For this reason we are happy to discuss the practical dimensions of ‘cooperation’ if set against this kind of backdrop of candor and honesty. It does no good to have the new province leaders speak of cooperation whilst plotting to grow their numbers in direct proportion to declaring a conservative intention to stay and fight benighted and wrong. Communion Partner parishes are amongst the largest in the country. Their Bishops number 13 Diocesans. The new province leaders are from four small dioceses, and the others from a mix-and-match collection of continuing churches and recently consecrated bishops (AMiA, CANA, and so forth).
Much more could be said. We agree that some kind of cooperation makes sense. We also do not support the basic principles of a ‘new province’ idea (leaving aside problems inherent in its membership), but will commit to prayer for their discernment. What is needed is a clear set of protocols governing the ‘cooperation’ and especially a commitment from ‘new province’ people to refrain from recruiting parishes inside CP dioceses – something they have not publicly agreed to honor. Here is the neuralgic point.
We agree that meetings and cooperation should be forthcoming. We trust you see the challenge facing this, from the side of those who need to ‘increase’ in order to maintain their identity, but who should be asked to refrain from doing so if it cuts into the conservative commitment to stay and fight through the Instruments, Windsor, and Covenant.

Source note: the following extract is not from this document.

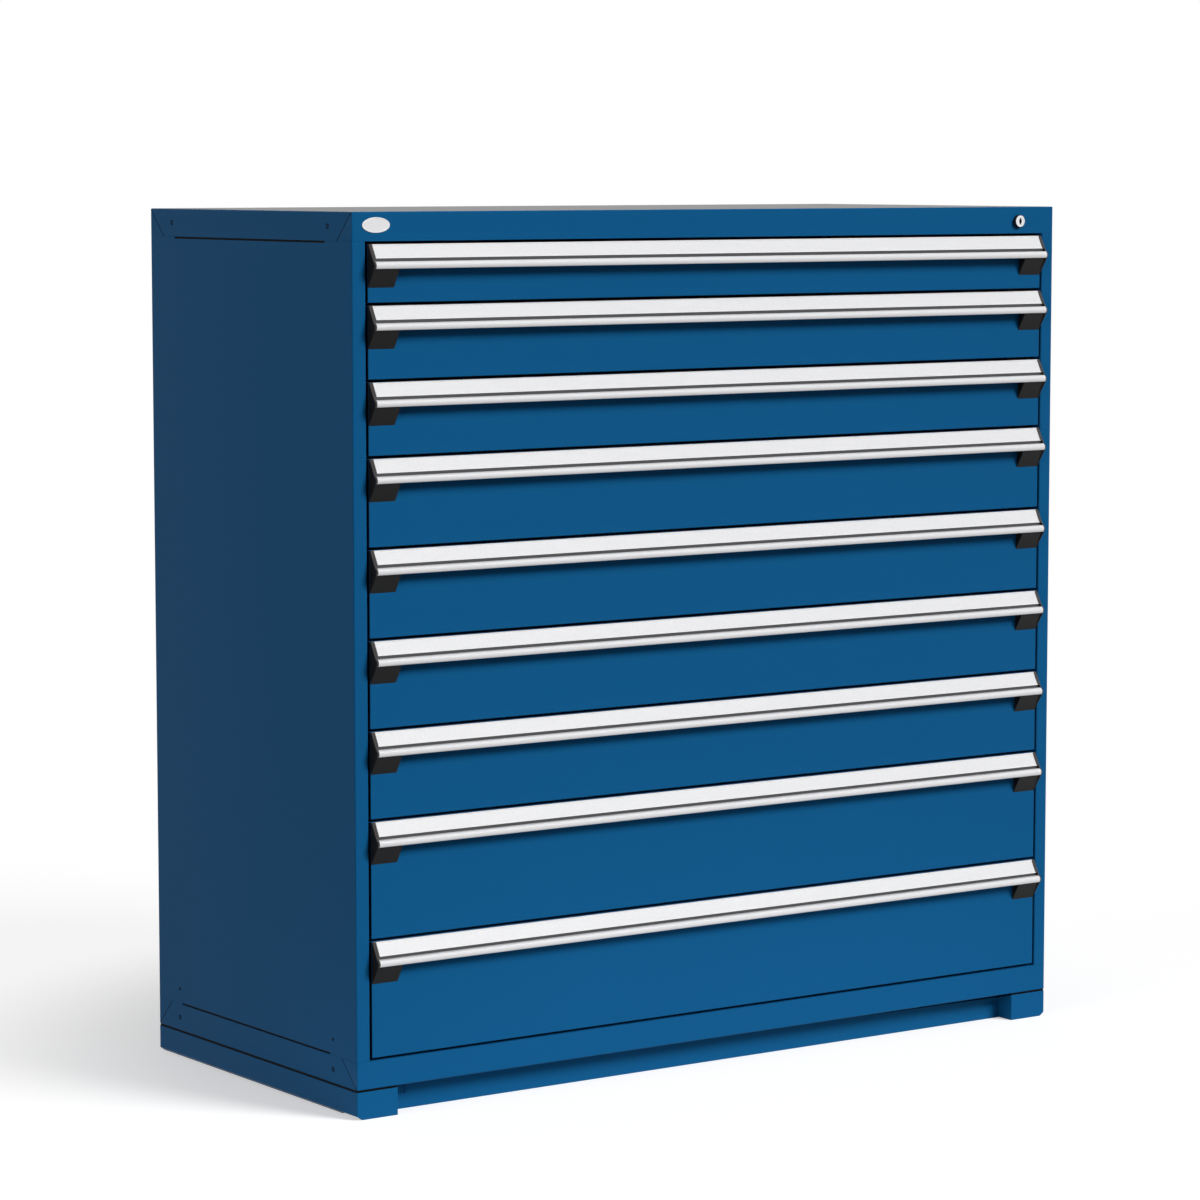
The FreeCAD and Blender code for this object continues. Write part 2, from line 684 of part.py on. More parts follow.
def lock_cam():
    """The cam on the plug's tail, with the pin that lifts the bar."""
    pin_x, pin_z = crank_place()
    end = CAM_START + CAM_SHEET
    disc = along_y(PLUG_RADIUS + CAM_PIN_RADIUS + CAM_SHEET, LOCK_X, LOCK_Z, CAM_START, end)
    pin = along_y(CAM_PIN_RADIUS, pin_x, pin_z, end, end + CAM_PIN_LENGTH)
    return one_solid([disc, pin])


def lock_bar():
    """The locking bar: a long strip behind the stile, an arm to the lock and a tongue below each catch."""
    pin_x, pin_z = crank_place()
    back = BAR_FRONT + BAR_SHEET
    arm_low = pin_z - BAR_ARM_HEIGHT / 2
    arm_high = pin_z + BAR_ARM_HEIGHT / 2
    slot_low = CRANK * math.cos(math.radians(LOCK_TURN / 2)) - CAM_PIN_RADIUS - CAM_PIN_PLAY
    slot_high = CRANK + CAM_PIN_RADIUS + CAM_PIN_PLAY
    arm = block(LOCK_X + slot_low - BAR_SHEET, BAR_INNER, BAR_FRONT, back, arm_low, arm_high)
    slot = block(
        LOCK_X + slot_low,
        LOCK_X + slot_high,
        BAR_FRONT - PAST,
        back + PAST,
        pin_z - CAM_PIN_RADIUS - CAM_PIN_PLAY,
        pin_z + CAM_PIN_RADIUS + CAM_PIN_PLAY,
    )
    tongues = []
    for level in floor_levels():
        low = runner_axis(level) + RUNNER_HEIGHT / 2 + TONGUE_RISE
        tongues.append(block(BAR_INNER - TONGUE_REACH, BAR_INNER, BAR_FRONT, back, low, low + TONGUE_HEIGHT))
    strip = block(BAR_INNER, BAR_INNER + BAR_WIDTH, BAR_FRONT, back, low, arm_high)
    return Part.makeCompound([strip, arm.cut(slot)] + tongues)


def badge_plate():
    """A plain oval plate on the fascia."""
    centre = Vector(-HALF + BADGE_INSET, 0, HEIGHT - BADGE_DROP)
    long_end = centre + Vector(BADGE_WIDTH / 2, 0, 0)
    short_end = centre + Vector(0, 0, BADGE_HEIGHT / 2)
    oval = Part.Ellipse(long_end, short_end, centre).toShape()
    return Part.Face(Part.Wire(oval)).extrude(Vector(0, -BADGE_SHEET, 0))


def write(node, shape):
    """Shifts a piece to the object's frame and writes its file."""
    placed = shape.copy()
    placed.translate(Vector(0, FRONT_PLANE, 0))
    placed.exportStep(f"parts/{node}.step")


def build():
    """Makes every piece of the cabinet."""
    os.makedirs("parts", exist_ok=True)
    side = right_side_panel()
    write("top_pan", top_pan())
    write("bottom_pan", bottom_pan())
    write("right_side_panel", side)
    write("left_side_panel", mirrored(side))
    write("back_panel", back_panel())
    write("runner_uprights", runner_uprights())
    write("cabinet_runners", cabinet_runners())
    write("base_frame", base_frame())
    write("kick_plate", kick_plate())
    write("side_screws", side_screws())
    write("lock_barrel", lock_barrel())
    write("lock_plug", lock_plug())
    write("lock_cam", lock_cam())
    write("lock_bar", lock_bar())
    write("badge_plate", badge_plate())
    for number, (level, pitch) in enumerate(zip(floor_levels(), DRAWER_PITCHES), start=1):
        top = level + pitch - FRONT_GAP
        write(f"drawer_{number}_tray", drawer_tray(level, pitch))
        write(f"drawer_{number}_front", drawer_front(level, pitch))
        write(f"drawer_{number}_handle", drawer_handle(top))
        write(f"drawer_{number}_end_caps", end_caps(top))
        write(f"drawer_{number}_carriages", carriages(level))


build()
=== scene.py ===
"""Modular drawer cabinet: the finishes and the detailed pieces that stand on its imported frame.

Every length is in metres, in the frame's own axes: +X is to the right, the fronts face -Y and +Z is up.
"""

import json
import logging
import math
from dataclasses import dataclass, field
from enum import Enum
from typing import Iterable, Sequence

import bmesh
import bpy
from bmesh.types import BMesh, BMFace
from bpy.types import Material, Mesh, Node, NodeOutputs, NodeSocket, NodeTree, Object
from mathutils import Matrix, Vector

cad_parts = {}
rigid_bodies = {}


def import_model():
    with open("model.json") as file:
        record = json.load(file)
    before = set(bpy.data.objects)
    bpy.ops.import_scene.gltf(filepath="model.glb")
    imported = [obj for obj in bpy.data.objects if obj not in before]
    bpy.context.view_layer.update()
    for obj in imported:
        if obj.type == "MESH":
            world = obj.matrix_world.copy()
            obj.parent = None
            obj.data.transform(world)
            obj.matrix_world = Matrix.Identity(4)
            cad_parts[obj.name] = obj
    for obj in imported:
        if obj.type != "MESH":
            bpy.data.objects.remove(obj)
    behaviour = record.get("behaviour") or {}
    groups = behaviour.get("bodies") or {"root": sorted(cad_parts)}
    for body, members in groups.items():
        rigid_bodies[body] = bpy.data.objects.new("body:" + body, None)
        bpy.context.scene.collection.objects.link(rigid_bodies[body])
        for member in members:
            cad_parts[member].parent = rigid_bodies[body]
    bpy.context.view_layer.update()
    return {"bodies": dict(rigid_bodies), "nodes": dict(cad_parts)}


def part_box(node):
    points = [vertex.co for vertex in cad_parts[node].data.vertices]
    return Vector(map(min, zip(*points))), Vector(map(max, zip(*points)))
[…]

Thank your for your hard work for the Communion and for your communications over this important challenge. We understand that Bishop MacPherson will do as you have requested: ask the Archbishop of Canterbury and the Primates to commit to support the Communion Partners. For our part, we commit to seek strong protocols governing our relationship with the new province leaders, and so keep attention where we believe it should be focused: on the overreach of the Presiding Bishop and her misuse and manipulation of the constitution of The Episcopal Church.